New East Digital Archive

Wonderzine: the smart and sassy magazine pushing Russia’s gender revolution

In a hostile cultural environment, this mag is entertaining and educating a generation of young women

11 December 2017

“Being smart or being beautiful should no longer be a choice that women have to make”. If this statement may seem obvious to many, it still has a revolutionary ring in Russia, where gender freedoms are under attack and subjects of sex, mental and physical health and queer culture are still underreported and underexplored. But things are slowly changing now, in part thanks to Wonderzine, an online media platform promoting equality and positive lifestyle for young women as well as slowly building a society more open and tolerant than that we have now.

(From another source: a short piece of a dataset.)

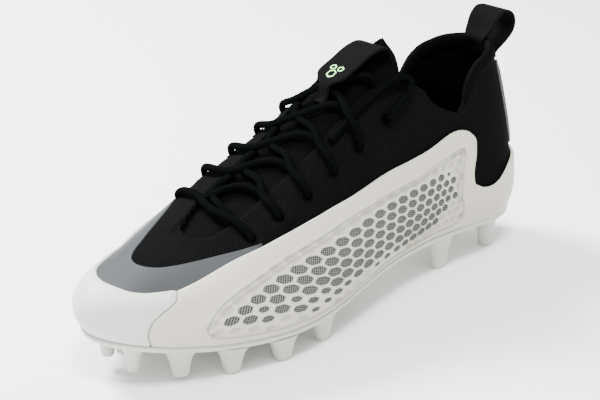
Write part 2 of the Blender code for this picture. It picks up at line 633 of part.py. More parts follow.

Launched by Moscow-based media holding Look at Media as an online magazine for progressive, independent women interested in issues spanning from body creams to psychological health, Wonderzine has quickly expanded to a broader audience. Features include: discussions of modern character types such as workaholic, trickster, polyamour or asexual; long reads investigating HIV positive life in Russia; first aid tips, legal help and self-defence tutorials for women suffering from domestic violence; real life stories of people working in sex shops, doing bodybuilding and working as models in China; and test-drives of sex toys and halal make-up. It is this rich mix, somewhere between Buzzfeed, them.us and the New Yorker, that is helping Wonderzine’s team to create a platform unlike any other. The carefree design aesthetics and cheeky, social media-savvy language has allowed Wonderzine to talk about serious issues in a way that no one felt too heavy to read on a phone during the after-work commute, while avoiding a glib chattiness. Elsewhere, Wonderzine’s style and beauty sections present a more inventive, body positive and conscious approach to shopping, style and trends. Altogether Wonderzine is a sticker-packed, peachy, smart, opinionated platform proving the game is far from over for online media.